• EXERCISE INSTRUCTIONS:
Emit the exact text of every line from the line with "# Bore and slots" to the line with "world = obj.matrix_world.copy()", both ends included. No other output is expected.

• DATA EXCERPT:
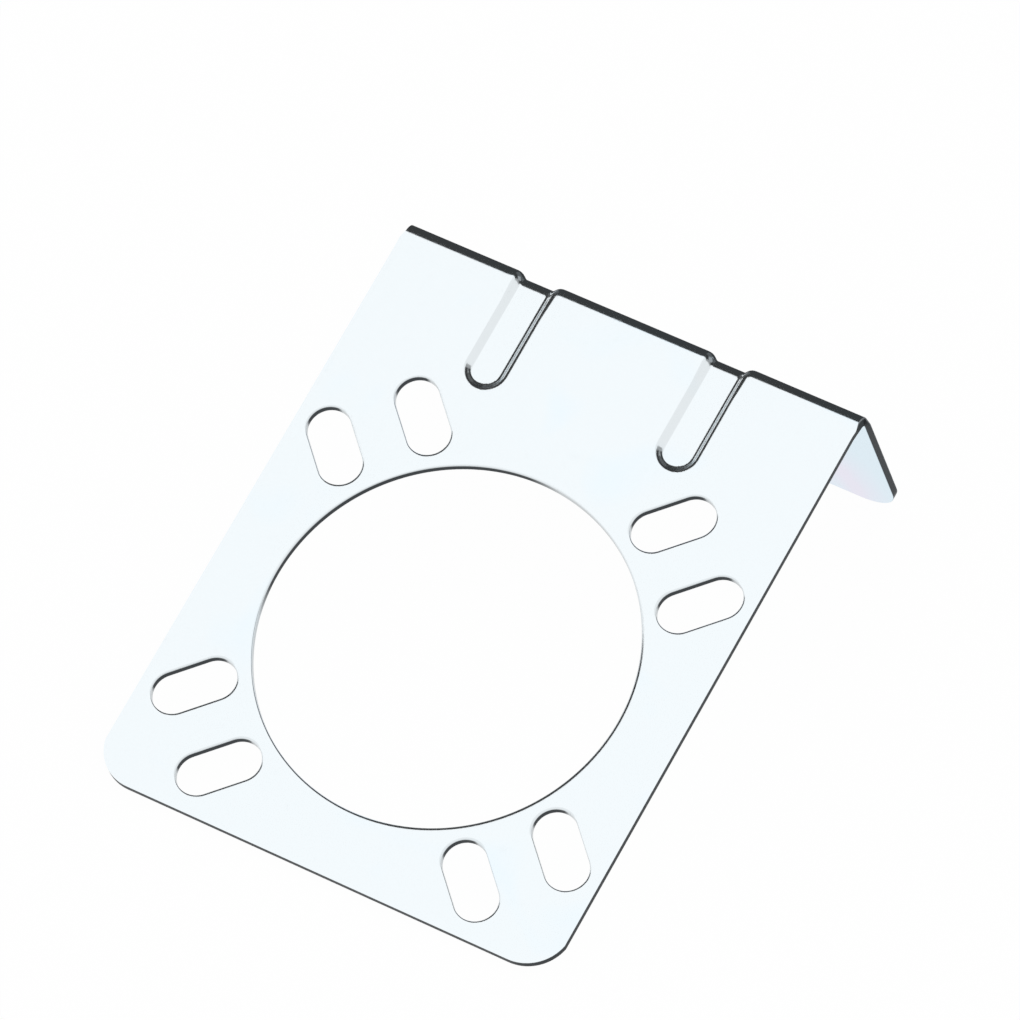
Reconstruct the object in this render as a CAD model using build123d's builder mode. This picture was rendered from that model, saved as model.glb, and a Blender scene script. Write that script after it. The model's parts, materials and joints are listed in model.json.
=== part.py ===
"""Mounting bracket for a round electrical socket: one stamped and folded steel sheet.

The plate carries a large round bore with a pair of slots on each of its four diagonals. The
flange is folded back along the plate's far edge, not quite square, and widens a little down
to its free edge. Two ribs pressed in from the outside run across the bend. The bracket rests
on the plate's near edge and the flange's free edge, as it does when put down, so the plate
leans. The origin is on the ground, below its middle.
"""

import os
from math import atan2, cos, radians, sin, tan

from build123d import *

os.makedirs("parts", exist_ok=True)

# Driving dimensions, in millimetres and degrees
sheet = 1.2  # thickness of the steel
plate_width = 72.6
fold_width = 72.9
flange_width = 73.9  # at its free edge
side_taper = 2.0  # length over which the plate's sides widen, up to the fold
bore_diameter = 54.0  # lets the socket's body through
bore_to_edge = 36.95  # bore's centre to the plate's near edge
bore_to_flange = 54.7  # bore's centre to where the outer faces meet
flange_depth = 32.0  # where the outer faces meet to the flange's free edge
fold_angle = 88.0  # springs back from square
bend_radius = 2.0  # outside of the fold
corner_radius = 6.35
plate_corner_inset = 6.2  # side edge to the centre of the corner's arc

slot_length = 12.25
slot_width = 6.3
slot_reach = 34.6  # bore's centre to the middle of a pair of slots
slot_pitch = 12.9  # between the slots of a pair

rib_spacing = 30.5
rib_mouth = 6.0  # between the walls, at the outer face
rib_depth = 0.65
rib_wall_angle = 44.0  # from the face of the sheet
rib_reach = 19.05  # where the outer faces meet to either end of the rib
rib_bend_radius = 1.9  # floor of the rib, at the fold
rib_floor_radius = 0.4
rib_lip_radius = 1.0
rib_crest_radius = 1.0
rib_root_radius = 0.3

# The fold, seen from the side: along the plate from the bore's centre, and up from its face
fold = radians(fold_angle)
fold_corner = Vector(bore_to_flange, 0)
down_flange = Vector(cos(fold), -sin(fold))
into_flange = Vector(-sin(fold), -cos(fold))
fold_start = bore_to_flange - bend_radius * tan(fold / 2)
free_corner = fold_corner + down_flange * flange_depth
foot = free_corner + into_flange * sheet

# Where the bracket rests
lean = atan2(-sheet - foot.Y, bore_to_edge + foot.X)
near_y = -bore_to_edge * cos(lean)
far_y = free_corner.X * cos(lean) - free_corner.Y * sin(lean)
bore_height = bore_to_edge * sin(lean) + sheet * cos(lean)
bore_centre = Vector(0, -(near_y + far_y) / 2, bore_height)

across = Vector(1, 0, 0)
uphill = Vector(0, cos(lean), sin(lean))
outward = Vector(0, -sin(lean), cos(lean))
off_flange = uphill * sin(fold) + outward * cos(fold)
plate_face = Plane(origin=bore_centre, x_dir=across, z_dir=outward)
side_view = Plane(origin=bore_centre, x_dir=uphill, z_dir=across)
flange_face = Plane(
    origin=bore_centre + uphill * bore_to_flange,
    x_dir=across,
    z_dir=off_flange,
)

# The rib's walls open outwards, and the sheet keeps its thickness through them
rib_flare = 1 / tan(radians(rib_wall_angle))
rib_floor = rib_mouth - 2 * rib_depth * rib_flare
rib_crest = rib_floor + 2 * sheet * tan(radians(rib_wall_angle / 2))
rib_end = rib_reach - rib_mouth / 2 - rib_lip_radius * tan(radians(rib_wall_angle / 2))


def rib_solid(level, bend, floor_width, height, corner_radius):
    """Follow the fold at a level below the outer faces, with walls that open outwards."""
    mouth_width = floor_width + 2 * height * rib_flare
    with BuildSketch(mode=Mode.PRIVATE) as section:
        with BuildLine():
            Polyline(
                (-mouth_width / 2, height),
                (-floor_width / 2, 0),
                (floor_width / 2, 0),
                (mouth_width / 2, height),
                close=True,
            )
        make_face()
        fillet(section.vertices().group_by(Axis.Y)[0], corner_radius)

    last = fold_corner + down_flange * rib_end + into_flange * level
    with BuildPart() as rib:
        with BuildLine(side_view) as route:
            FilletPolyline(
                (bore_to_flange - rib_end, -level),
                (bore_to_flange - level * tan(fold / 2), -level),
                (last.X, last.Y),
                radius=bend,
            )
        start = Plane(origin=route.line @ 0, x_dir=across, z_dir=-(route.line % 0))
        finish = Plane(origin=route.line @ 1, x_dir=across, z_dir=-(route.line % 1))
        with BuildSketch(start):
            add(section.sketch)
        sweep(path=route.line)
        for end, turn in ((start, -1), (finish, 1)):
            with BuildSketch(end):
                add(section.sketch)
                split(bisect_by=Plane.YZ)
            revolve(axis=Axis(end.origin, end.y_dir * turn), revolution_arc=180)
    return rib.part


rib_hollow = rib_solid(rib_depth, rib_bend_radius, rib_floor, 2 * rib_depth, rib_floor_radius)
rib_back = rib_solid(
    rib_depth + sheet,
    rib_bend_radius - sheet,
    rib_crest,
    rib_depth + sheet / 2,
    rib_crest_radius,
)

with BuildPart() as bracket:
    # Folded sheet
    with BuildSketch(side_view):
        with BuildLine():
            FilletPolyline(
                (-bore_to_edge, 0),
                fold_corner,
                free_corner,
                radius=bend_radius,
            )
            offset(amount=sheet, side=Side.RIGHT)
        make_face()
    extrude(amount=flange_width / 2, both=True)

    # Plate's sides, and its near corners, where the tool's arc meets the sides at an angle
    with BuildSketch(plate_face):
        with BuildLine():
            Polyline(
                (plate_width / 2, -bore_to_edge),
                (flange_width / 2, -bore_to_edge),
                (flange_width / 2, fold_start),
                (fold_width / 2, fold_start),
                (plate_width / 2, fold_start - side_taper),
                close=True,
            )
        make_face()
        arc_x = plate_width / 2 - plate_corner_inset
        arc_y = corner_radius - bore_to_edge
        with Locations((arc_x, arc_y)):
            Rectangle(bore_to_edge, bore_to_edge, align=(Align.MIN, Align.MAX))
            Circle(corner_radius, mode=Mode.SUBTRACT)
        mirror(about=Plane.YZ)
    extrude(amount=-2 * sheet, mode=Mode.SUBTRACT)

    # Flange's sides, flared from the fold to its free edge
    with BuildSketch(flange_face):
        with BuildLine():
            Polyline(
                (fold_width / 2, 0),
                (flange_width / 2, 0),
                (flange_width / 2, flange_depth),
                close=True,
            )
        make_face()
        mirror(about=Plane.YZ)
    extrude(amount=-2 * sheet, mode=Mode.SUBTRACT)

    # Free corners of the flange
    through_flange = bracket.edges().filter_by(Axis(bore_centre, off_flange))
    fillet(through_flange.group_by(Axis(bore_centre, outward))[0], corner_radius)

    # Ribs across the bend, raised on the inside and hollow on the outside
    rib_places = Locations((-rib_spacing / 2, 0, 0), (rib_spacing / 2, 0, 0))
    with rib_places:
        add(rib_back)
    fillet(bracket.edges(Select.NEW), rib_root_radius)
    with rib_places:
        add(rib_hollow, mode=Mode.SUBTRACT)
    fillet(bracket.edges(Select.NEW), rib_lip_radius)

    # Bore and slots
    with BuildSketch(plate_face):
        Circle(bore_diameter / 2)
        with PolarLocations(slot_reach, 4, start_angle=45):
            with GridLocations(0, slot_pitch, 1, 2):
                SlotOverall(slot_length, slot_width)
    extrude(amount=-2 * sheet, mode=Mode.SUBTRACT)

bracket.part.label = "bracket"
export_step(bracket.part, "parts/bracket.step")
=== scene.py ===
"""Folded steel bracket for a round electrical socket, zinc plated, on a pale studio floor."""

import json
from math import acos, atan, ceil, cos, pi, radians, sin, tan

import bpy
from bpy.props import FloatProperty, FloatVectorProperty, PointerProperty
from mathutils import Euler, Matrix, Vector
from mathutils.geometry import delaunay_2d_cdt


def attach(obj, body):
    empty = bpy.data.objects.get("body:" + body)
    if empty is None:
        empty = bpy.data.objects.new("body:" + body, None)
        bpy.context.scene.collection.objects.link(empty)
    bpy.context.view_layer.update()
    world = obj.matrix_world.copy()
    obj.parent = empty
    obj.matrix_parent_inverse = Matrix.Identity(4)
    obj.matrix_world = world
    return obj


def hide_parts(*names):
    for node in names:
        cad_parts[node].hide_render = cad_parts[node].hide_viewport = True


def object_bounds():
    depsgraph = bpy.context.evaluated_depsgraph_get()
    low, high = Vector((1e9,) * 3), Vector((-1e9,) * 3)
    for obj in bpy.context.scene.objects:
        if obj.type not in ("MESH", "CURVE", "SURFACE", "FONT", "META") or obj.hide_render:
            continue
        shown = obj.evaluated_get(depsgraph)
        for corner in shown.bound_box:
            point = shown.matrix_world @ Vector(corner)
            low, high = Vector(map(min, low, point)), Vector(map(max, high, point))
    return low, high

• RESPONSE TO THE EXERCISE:
    # Bore and slots
    with BuildSketch(plate_face):
        Circle(bore_diameter / 2)
        with PolarLocations(slot_reach, 4, start_angle=45):
            with GridLocations(0, slot_pitch, 1, 2):
                SlotOverall(slot_length, slot_width)
    extrude(amount=-2 * sheet, mode=Mode.SUBTRACT)

bracket.part.label = "bracket"
export_step(bracket.part, "parts/bracket.step")
=== scene.py ===
"""Folded steel bracket for a round electrical socket, zinc plated, on a pale studio floor."""

import json
from math import acos, atan, ceil, cos, pi, radians, sin, tan

import bpy
from bpy.props import FloatProperty, FloatVectorProperty, PointerProperty
from mathutils import Euler, Matrix, Vector
from mathutils.geometry import delaunay_2d_cdt


def attach(obj, body):
    empty = bpy.data.objects.get("body:" + body)
    if empty is None:
        empty = bpy.data.objects.new("body:" + body, None)
        bpy.context.scene.collection.objects.link(empty)
    bpy.context.view_layer.update()
    world = obj.matrix_world.copy()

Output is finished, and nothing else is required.